El silencio de Nazaret, nada menos que treinta años, es elocuente y ciertamente es una predicación que nos recuerda los valores de la cotidianidad que, por otra parte, es el medio habitual para la maduración humana y espiritual a fuego lento, sin grandes aspavientos. En verdad, la rutina de la cotidianidad, es el marco, lo aceptemos o no, donde habitualmente trascurre nuestra existencia y donde, “sin saber cómo”, se nos ofrece la oportunidad de crecer armónicamente (cf. Mc 4,27). Viene al caso citar los versos oportunos del poeta gaditano José María Pemán sobre la sabiduría de lo cotidiano cuando escribe que «no hay virtud más eminente que en hacer sencillamente, lo que tenemos que hacer». Pues a esa tarea de hacer sencillamente lo que su Padre dispuso se entregó Jesús en sus años en Nazaret. Margarita Saldaña, laica consagrada, en su libro San José: Los ojos de las entrañas (Santander 20212) escribirá que la vida oculta de Nazaret es «un tiempo sin índice», sin más programación que buscar y hallar lo dispuesto por la Providencia.

En Nazaret, Jesús «creció en estatura, sabiduría y gracia de Dios» (Lc 2,52), en una aldea desconocida, al ritmo del trabajo cotidiano, en comunión con la naturaleza, sin más celebraciones que las propias del calendario judío. Era una vida de total normalidad de tal modo que, una vez comenzada la vida pública de Jesús, sus paisanos al conocer las noticias que llegaban de su predicación y actividad coincidían en que había perdido el juicio hasta el punto que su familia fue en su búsqueda a Cafarnaúm para evitarle males mayores (Mc 3, 20-21). En otra ocasión sus paisanos le rechazan como a un endemoniado (Mc 6,1-6). No encuentra apoyo de los más cercanos que tampoco creían en él (Jn 7, 5). A todos se les hacía un mundo ver en Jesús, hijo de José y María, al Mesías.

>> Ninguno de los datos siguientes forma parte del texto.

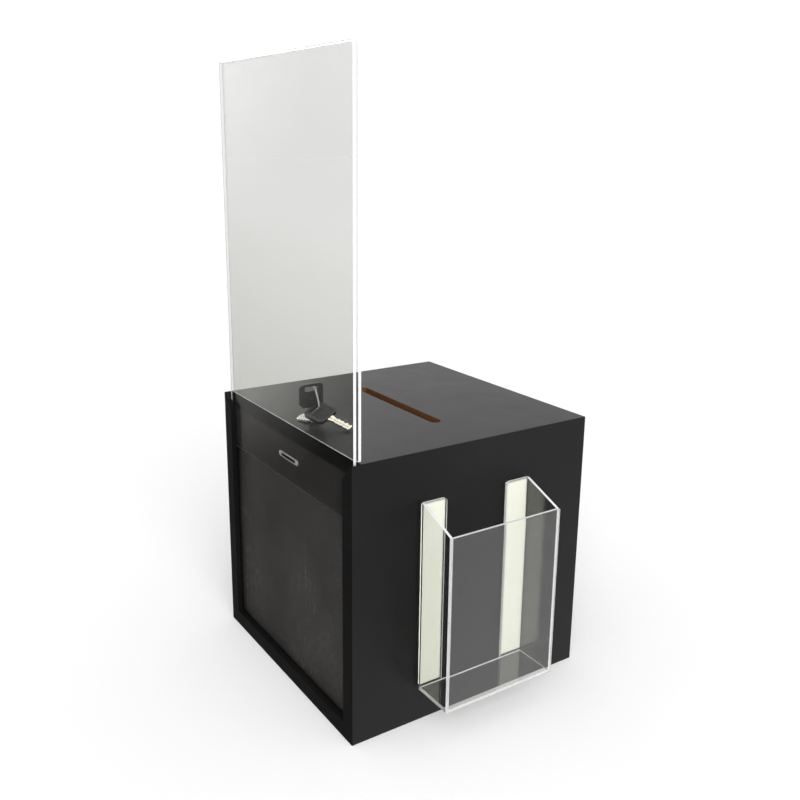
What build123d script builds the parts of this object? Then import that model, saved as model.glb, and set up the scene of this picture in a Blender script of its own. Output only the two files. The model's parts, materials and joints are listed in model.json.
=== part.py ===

El Bautismo de Jesús por su pariente Juan rompe el silencio de la cotidianidad para abrir las páginas de su vida pública como una revelación (Lc 3,15-16, 21-22). No estaban las cosas claras. El pueblo expectante duda sobre si Juan no sería el Mesías. El último de los profetas no cae en la tentación de la autocomplacencia y presenta a Jesús a voz en grito como aquél «que puede más que yo, y no merezco desatarle la correa de las sandalias». El caso es que Jesús acude a Juan, como uno de tantos, para hacerse bautizar «en un bautismo general» que se convierte en anuncio de su bautismo en la muerte. Es hermosa y clarificadora la tradición ortodoxa que habla del agua del Jordán como de una “tumba líquida” en la que Jesús, al sumergirse, anticipa su sepultura.

En este contexto bautismal en el río Jordán la imagen del cielo abierto es una imagen simbólica que muestra la desaparición de todo lo que hasta ese momento impedía la comunicación entre Dios y la humanidad. Jesús, al que el Padre llama «mi hijo, el amado», es la Palabra definitiva.

Dejarnos bautizar con Jesús supone aceptar el nombre nuevo que Dios ha soñado para nosotros desde la eternidad. Desde el bautismo somos hijos amados y Dios nos llama por nuestro nombre tatuado en la palma de sus manos (cf. Is 49,16). En este domingo que recordamos el bautismo de Jesús y renovamos nuestros compromisos bautismales, te invito a sentirte hijo en el Hijo de Dios, repitiendo en el silencio de tu corazón las palabras del Padre: «Tú eres mi hijo querido, mi predilecto».